With the concrete structures, the hi-rises, and the elevated trains, I felt a little like I had been transported to a futuristic city. I missed the trees and grass almost immediately. There would be little opportunity for gardening here.
Visiting a foreign country to investigate the possibility of moving there is an altogether different experience from touring a country on vacation with the knowledge that you will soon be returning home where the language and customs are familiar. Unlike the European countries where we could bumble our way through the language because at least we shared the same alphabet, there was no reading to be done in Japan. There was no way to look these words up in a pocket translator.
We couldn’t read the simplest of things.
Even the parks are largely hard space, although this one on Rocco Island had a nice water feature.
On our trip we wanted to see options for places to live and the schools our children would be attending. This is the Marist Brothers International School which I understand provides an excellent education. Our youngest son was very excited after visiting this school and spending some time with the students there. He was ready to move.
There were a lot of things that concerned me regarding our children. We had heard nightmare stories of people moving their high-school-aged children out of country and having them run away, or eventually having to find some place for them to live back in the States. Although I believe our son might have adjusted to this environment, I had great fears about our daughter. I did not want to ruin her life by taking this big of a chance with her. We only had a few years left living together as a family.
We spoke with an American woman when we toured her home. She was getting ready to return to the States. She told us at first she tried to move her teenager here, but she had promised her daughter she could finish high school back home if she wanted. The family also had a son in college in the States. After a year in Japan, the daughter wanted to go home. So this woman returned to the States with her daughter while her husband remained in Japan. She ended up traveling back and forth often. The woman was happy to be going home.

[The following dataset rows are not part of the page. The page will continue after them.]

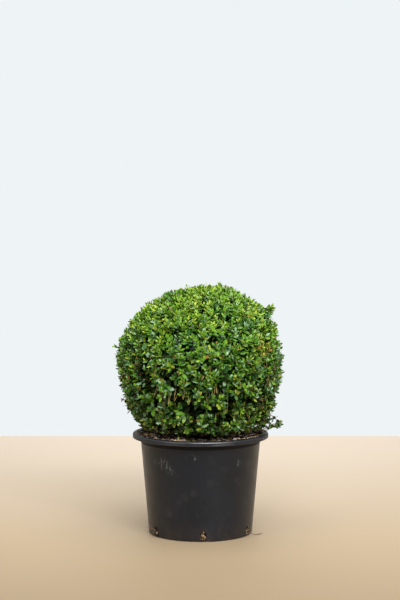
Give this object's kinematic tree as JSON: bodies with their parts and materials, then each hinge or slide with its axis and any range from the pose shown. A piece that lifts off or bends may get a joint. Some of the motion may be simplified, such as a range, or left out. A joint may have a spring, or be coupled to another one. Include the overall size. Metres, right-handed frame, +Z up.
{
  "type": "potted box topiary ball",
  "caption": "Evergreen small-leaved shrub clipped to a ball on a short branching stem, growing in a round black plastic nursery pot with a flat flanged rim.",
  "frame": {"origin": "centre of the pot's flat underside, on the surface that it stands on", "axes": "+Z up along the stem, -Y the front of the plant, +X its right-hand side seen from the front"},
  "size_m": [0.4949, 0.4872, 0.7328],
  "materials": {
    "pot_plastic": "satin",
    "compost": "matte",
    "bark": "matte",
    "foliage": "satin"
  },
  "bodies": {
    "root": {"pot": "pot_plastic", "pot_rim": "pot_plastic", "compost": "compost", "trunk": "bark", "bough_top_1": "bark", "bough_top_2": "bark", "bough_top_3": "bark", "bough_side_1": "bark", "bough_side_2": "bark", "bough_side_3": "bark", "bough_side_4": "bark", "crown": "foliage", "tuft_shoulder": "foliage", "tuft_foot": "foliage"}
  },
  "joints": []
}
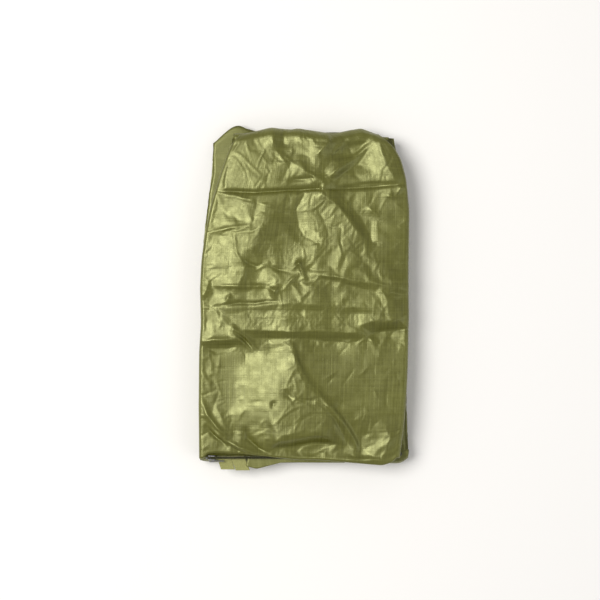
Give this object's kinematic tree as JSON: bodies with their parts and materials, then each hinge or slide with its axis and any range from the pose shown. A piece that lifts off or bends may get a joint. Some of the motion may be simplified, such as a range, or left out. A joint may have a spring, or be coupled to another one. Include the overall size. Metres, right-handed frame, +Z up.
{
  "type": "bivy sack",
  "caption": "Ripstop bivy sack folded flat in a Z of leaves that unfold on two hinges, with a zip slider and pull, stake loops and a drawcord with a cord lock.",
  "frame": {"origin": "centre of the bounding box's underside, where the folded sack rests", "axes": "+X across the bundle to the right, +Y along it towards the top fold, +Z up from the ground"},
  "size_m": [0.2346, 0.3821, 0.034],
  "materials": {
    "ripstop": "olive green ripstop nylon, glossy, five millimetre grid",
    "floor_fabric": "olive green coated nylon",
    "webbing": "ribbed grosgrain webbing",
    "insect_mesh": "fine black insect netting",
    "zip_tape": "woven tape",
    "zip_coil": "nylon coil",
    "metal": "dark plated metal",
    "cord": "braided elastic cord",
    "cord_lock": "moulded plastic",
    "label": "blank satin tape"
  },
  "bodies": {
    "bottom_leaf": {"bottom_leaf_upper_panel_outer": "ripstop", "bottom_leaf_floor_panel": "floor_fabric", "bottom_leaf_upper_panel_inner": "ripstop", "bottom_fold_outer": "ripstop", "bottom_fold_middle": "ripstop", "bottom_fold_inner": "ripstop"},
    "middle_leaf": {"middle_leaf_upper_panel_lower": "ripstop", "middle_leaf_floor_panel": "floor_fabric", "middle_leaf_upper_panel_upper": "ripstop", "top_fold_outer": "ripstop", "top_fold_middle": "ripstop", "top_fold_inner": "ripstop"},
    "top_leaf": {"top_leaf_floor_panel": "floor_fabric", "hood_panel": "ripstop", "hood_mesh_window": "insect_mesh", "top_leaf_upper_panel_cover": "ripstop", "zip_tape_upper": "zip_tape", "zip_tape_lower": "zip_tape", "zip_coil_upper": "zip_coil", "zip_coil_lower": "zip_coil", "zip_start_stop": "metal", "zip_end_stop": "metal", "drawcord_hem_end": "ripstop", "drawcord": "cord", "drawcord_knot": "cord", "stake_loop_head_left": "webbing", "stake_loop_foot_left": "webbing", "stake_loop_head_right": "webbing", "stake_loop_foot_right": "webbing", "foot_end_corner": "floor_fabric", "care_label": "label"},
    "zip_slider": {"zip_slider_body": "metal"},
    "zip_pull": {"zip_pull_tab": "metal"},
    "cord_lock": {"cord_lock_barrel": "cord_lock", "cord_lock_spring": "metal"},
    "cord_lock_button": {"cord_lock_button": "cord_lock"}
  },
  "joints": [
    {"name": "bottom_fold", "type": "hinge", "parent": "bottom_leaf", "child": "middle_leaf", "pos_m": [0, -0.172, 0.0114], "axis": [1, 0, 0], "range_deg": [0, 180], "deforming": ["bottom_fold_outer", "bottom_fold_middle", "bottom_fold_inner"]},
    {"name": "top_fold", "type": "hinge", "parent": "middle_leaf", "child": "top_leaf", "pos_m": [0, 0.176, 0.0228], "axis": [-1, 0, 0], "range_deg": [0, 180], "deforming": ["top_fold_outer", "top_fold_middle", "top_fold_inner"]},
    {"name": "zip_slide", "type": "slide", "parent": "top_leaf", "child": "zip_slider", "axis": [1, 0, 0], "range_m": [0, 0.142]},
    {"name": "zip_pull_swing", "type": "hinge", "parent": "zip_slider", "child": "zip_pull", "pos_m": [-0.1025, -0.1812, 0.0276], "axis": [0, 0, -1], "range_deg": [0, 175]},
    {"name": "cord_lock_slide", "type": "slide", "parent": "top_leaf", "child": "cord_lock", "axis": [1, 0, 0], "range_m": [-0.018, 0.018]},
    {"name": "cord_lock_press", "type": "slide", "parent": "cord_lock", "child": "cord_lock_button", "axis": [0, 1, 0], "range_m": [0, 0.0022], "stiffness_N_per_m": 300, "springref_m": -0.003, "deforming": ["cord_lock_spring"]}
  ]
}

We were well taken care of while in Japan. Nami was our full-time interpreter. She was a kind and attentive person. We liked her a lot.
We toured a couple of homes in Kobe. You may notice we are in stocking feet as is the custom there. I liked the idea of living in a house much better than living in a hi-rise, but I was nervous about being on our own, immersed in Kobe, where we didn’t know the language. On the first night when we were on Rocco Island exploring, we went into a store to try to buy a band-aid. We couldn’t even figure out what aisle we needed to be in. The language gap is huge.
Although Nami was great, I wanted to spend some time on our own without an interpreter. If we moved to Japan we would not have a personal interpreter with us. So the last day we spent the afternoon on our own. Nami had suggested a shopping area for us and a castle nearby that we could tour. I don’t even remember now how we knew what train to take. Perhaps you’ll have better luck reading this sign than I did.
Although there is a lot of shopping in Kobe, the Japanese people are physically smaller than Americans. When we spoke with other families who had lived in Japan for a while we were told you have to do all your shopping for clothes and shoes by the internet or mail catalogs. We were thinking about taking our daughter who would be a high school senior, and an eighth grade son who was hard on shoes and was still growing. The lack of access to clothes and shoes concerned me.
I suppose with time we would have figured some of this out. But it was all very intimidating to me during the few days we spent in Japan.
Although most fast food restaurants have picture menus, we created confusion and inadvertently ordered two of every thing. Once we realized the mistake, we had great difficulty communicating it. You can forget about asking for a special order like, hold the mayo please.
We did find our way to Himeji Castle. This was a pretty cool experience. Several films have been made here including the Shogun miniseries.
I think this may have been at the entrance to the Himeji Castle. I would tell you what it says if I knew.
We saw a fascinating exhibit of Bonsai trees before entering the castle.
The architecture of Himeji Castle was beautiful with its curved sloping roof lines.
The castle sits up high on a hill, and at the very top you have quite a view of the surrounding area. A great feature for defense.
Japan was an interesting place to visit. And I might have enjoyed it more if I hadn’t been fraught with concern as I contemplated moving part of our family there. Japan is an awfully long and cramped airplane ride away from family, friends, and most of the comforts of home.
Some people thought we missed the opportunity of a life time when we came home and Mark turned down the assignment to Rocco Island. As a family I felt we would have had to give too many things up: our daughter’s senior year and culmination of her high school experience with her friends; spending the last few years of his life with Mark’s father; helping my parents; being able to see our two oldest sons; our youngest son’s opportunity to attend the excellent high school in our area that he had his hopes set on; our dog Honey; and my own college education. Truthfully I had no desire to spend two, or more likely four, precious years of my life living in Japan. It may be a great experience for others, but I didn’t see it that way. And I wasn’t willing to take the chance with our children.
We came home to our gardens.
The individual who accepted the job in Japan had a spouse who also worked for P&G and was given an assignment there as well. They had two younger children who were in the early grades of elementary school. The family spent four years in Japan before P&G transferred them back to the States.
Mark was an excellent manager, had been highly successful throughout his career, and was near the top of the list of individuals targeted for further promotion. The manager at P&G who wanted Mark to go to Japan never forgave him and essentially blackballed the few years that remained of Mark’s career there. Mark took an early retirement and is now happier than ever.
The little guy stood his ground over the demands of the mighty corporation, and ultimately triumphed.